For those of you keeping score at home, that's from left to right: Dolphin, Rick Flag, Animal Man, Cave Carson, Dane Dorrence, Congorilla, the Immortal Man, and Rip Hunter.

They've actually come a long way since their debut as a team back in 1983, with more than half of these guys getting a regular gig on an ongoing outside of this team. I guess no character is ever truly forgotten.

Anyways, as the issue begins, we're smack dab in the middle of a flashback as Cave Carson relates how they were on a mission in the past in the Pliocene Era to collect more fragments of the meteor that gave Vandal Savage his powers. And here's the main reason why I find Savage a less than compelling villain. It seems every time he pops up, the story has to revolve around that damn meteor. You think they would have found it all by now, but that's the story that we have, so let's just roll with it.

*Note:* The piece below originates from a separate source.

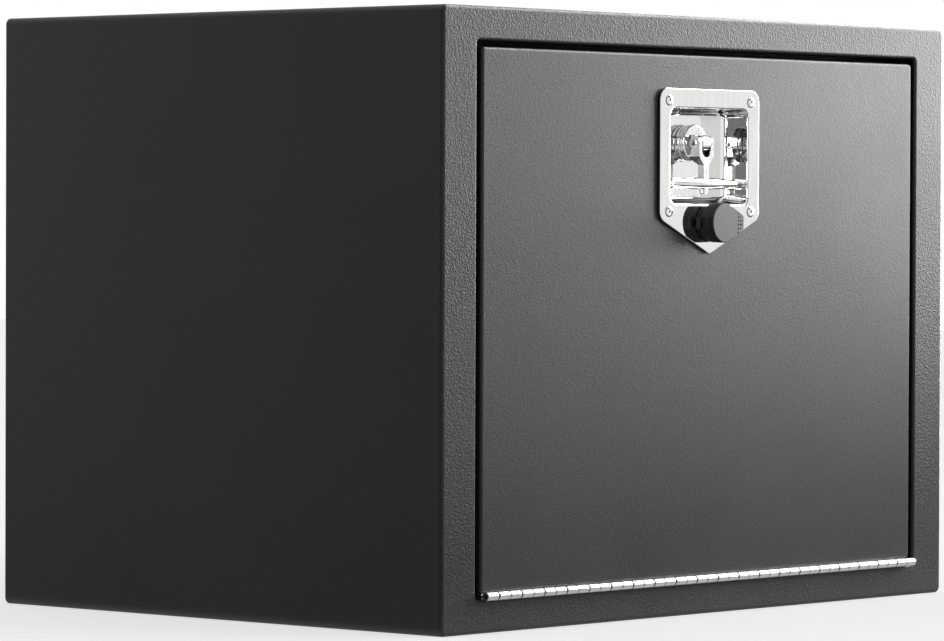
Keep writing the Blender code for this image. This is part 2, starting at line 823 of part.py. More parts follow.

This particular piece is being guarded by the Forgotten Villains, so while the battle for the fragment is begun in earnest...

...the Immortal Man tries to outflank them and snatch the fragment during their fight. Unfortunately, he fell right into Savage's master plans, as the fragment was being guarded by a sabretooth tiger.

I had no idea that Savage was so scared of tigers, but he lets Immortal Man do the dirty work and then he takes the fragment for himself and escapes back into the present.

And it's in the present, where we catch up with Cave Carson who has just finished describing the flashback to Resurrection Man. He barely has time to process what's been happening over the last couple of issues when their base comes under attack by some cybernetic robots, courtesy of Vandal Savage.

The Resurrection Man uses his current super-power of steel skin to provide cover while the current members of the Forgotten Heroes make a hasty retreat as their base crumbles around them.

Boring through the earth in one of Cave Carson's diggers, the Forgotten Heroes have a moment of calm to discuss their next move against Vandal Savage. It would seem that there's another meteor similar to one that granted him his powers heading towards our planet again, and the Forgotten Heroes aim to get to it before Savage does.

Yea, another meteor in a Vandal Savage story! I'll let it slide, as at least they play to one of my weaknesses as this particular meteor is not travelling through space as before, but time! That right there, is why the Forgotten Heroes have tracked down the Resurrection Man. If he is, in fact, their old team-mate resurrected, then he should be able to sense the meteors presence like the Immortal Man used to. That should give them the edge they need to beat Vandal Savage at his own game.

Savage is no idiot, however, and he knows the Forgotten Heroes escaped his previous assault and are undoubtedly on their way here as well.

And just like clockwork, they arrive at the makeshift base that Vandal has created to await the meteor's arrival.

And just like clockwork, the meteor shows up shortly thereafter.


Unfortunately, we never did learn definitively whether or not the Resurrection Man was in fact, the Immortal Man resurrected. Even so, that sentence was fun to type out so I'll call that a win. I want to say that I don't think he ended up being one and the same, but I'm not 100% sure. At least there was only three more issues after this one, so if you're desperate for an answer it should only cost you a couple of bucks in the dollar bins.

That's actually a bit of a shame, as this series was pretty good and deserves a little bit more to its legacy than that. But alas, it never did quite catch on and the Resurrection Man has been more or less forgotten until very recently, appearing in a grand total of four issues over the last decade. One of those was not too long ago in the pages of Brightest Day #13, so if Geoff Johns has his eye on 'em maybe a comeback is right around the corner. Or his comeback mojo seems squarely fixated on Aquaman at the moment (and speaking of Aquaman, stay tuned over the next two weeks or so for some bonus Aquaman content!!).

Overall, this was a fairly solid, if unremarkable issue. I would have preferred it if the Randomizer would have picked an issue with a little more meat on the bones, but it was fun nonetheless. It's been over a year since we've had a Butch Guice issue to page through and I always enjoy his work. Although I fear that nothing will be able to compare with the work he did on Doctor Strange, Sorcerer Supreme in the late eighties

Abnett and Lanning are at their best when they are left to their own devices, not having to worry about tying into the flavor of the month crossover event, and that's what this series was about. Yeah, it had a brief detour into the 853rd century as a part of DC One Million, but it never hurt the overall storyline that they set out to tell. At its heart, it was a story about a man learning to become a hero.

And so now we say goodbye to the Resurrection Man once again, for what I'm sure will be another decade or two, but I wouldn't complain if he started popping up every so often once again.